In the run-up to the Faith & Freedom Coalition gathering of conservatives last month, evangelical Christian leader Ralph Reed suggested that GOP presidential candidates need to take stronger positions on abortion restrictions, saying they need “a little bit of a testosterone booster shot.”
Trump continues to be the favorite for the nomination despite his history of sexism toward women, a recent civil court verdict ordering him to pay $5 million to a woman for sexual assault and defamation, and his other legal troubles.
Haley has both played down and leaned into her gender and race — she is of Indian descent and the daughter of immigrants — saying it is time to put a “badass woman” in the White House and that electing the first female president is not front of mind.
Asked during a June CNN town hall what it would mean to achieve that historic first, Haley responded that she does not think about it much. If it happens, she said, “it will be nice to have that out of the way.” She said that when she was elected the first female governor of South Carolina, she was “just kind of relieved that everybody would quit talking about it.”

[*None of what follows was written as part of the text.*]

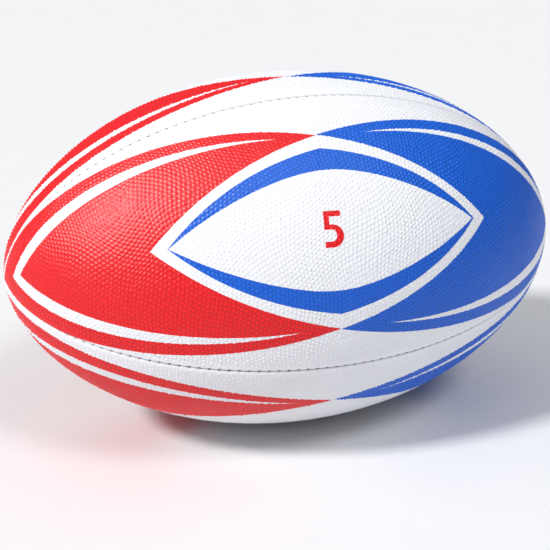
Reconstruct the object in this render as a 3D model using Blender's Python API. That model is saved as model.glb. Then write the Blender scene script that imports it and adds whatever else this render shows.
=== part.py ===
"""Rugby ball, size 5: four stitched panels over laminated fabric, a bladder and a valve.

Metres, +Z up. The origin is the centre of the ball and +X runs along its length. Depths are measured inwards from the
outer skin, along its normal.
"""

import math

import bmesh
import bpy
from mathutils import Vector

MM = 0.001

# The outer skin: a solid of revolution about X, from a blunt oval profile
HALF_LENGTH = 149.0 * MM
HALF_WIDTH = 92.5 * MM
PROFILE_POWER = 1.11
PANEL_TILT = math.radians(25.56)  # how far the front panel's middle is turned up from -Y towards +Z
PANEL_NAMES = ("front", "top", "back", "bottom")
HALF_PANEL = math.radians(45.0)

# Layers of the wall. Neighbours keep a gap of 0.3 mm
GAP = 0.3 * MM
COVER_THICKNESS = 1.2 * MM
PLY_THICKNESS = 0.4 * MM
PATCH_THICKNESS = 0.3 * MM
BLADDER_THICKNESS = 0.6 * MM
BLADDER_PATCH_THICKNESS = 0.8 * MM
POLYESTER_DEPTH = COVER_THICKNESS + GAP
COTTON_DEPTH = POLYESTER_DEPTH + PLY_THICKNESS + GAP
LINING_PATCH_DEPTH = COTTON_DEPTH + PLY_THICKNESS + GAP
BLADDER_DEPTH = LINING_PATCH_DEPTH + PATCH_THICKNESS + GAP
BLADDER_PATCH_DEPTH = BLADDER_DEPTH + BLADDER_THICKNESS + GAP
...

At a Friday gathering of conservative women, Haley praised women as results-oriented, able to prioritize and balance and not having “near the drama that the guys have.” She repeated a campaign line about why Americans should elect a woman.
“Personally, I think to save the country we need to send a badass Republican woman to this White House,” Haley said during the Moms for Liberty event.
When women do not run or even consider it, that’s now the biggest challenge to more gender parity in public office, according to researchers and advocates. So some groups are trying new recruiting approaches.
One organization, She Should Run, conducted research about what might motivate more women to seek office. The group found that it was not enough to simply encourage women to run in order to close the gender gap. Instead, women were more motivated by the idea of shaping policy around issues that were disproportionately affecting them, such as reproductive rights and climate change, said Erin Loos Cutraro, the founder and CEO.
The group has held webinars for people who are passionate about those issues and worked to help them see how they might get involved, including by running for office. So far, a record number of people have participated in the sessions, the group said, with many attendees not having considered running for office when they registered. The goal is to help some of them see an opportunity, whether that is in 2024 or years from now.
“That’s really the goal, is how do we find these women where they are and then bring them into the conversation?” Loos Cutraro said. She said it is often a yearslong process for women from the time they first think about running for office until they actually do so. The group, which has encouraged some 40,000 women to run for office since forming in 2011, has a goal of reaching 250,000 by 2030.
Republicans have long shunned so-called identity politics, while Democrats have worked for decades to see more women elected, through groups such as EMILY’s List. That has meant GOP women’s ranks are smaller in federal office, though there are organizations that formed in recent years and had success in both 2020 and 2022 in electing Republican women to Congress.
“There has definitely been much more energy and focus on supporting conservative women running. And they’ve had real successes,” Leader said. “I think at the national level, it’s just so much more complicated.”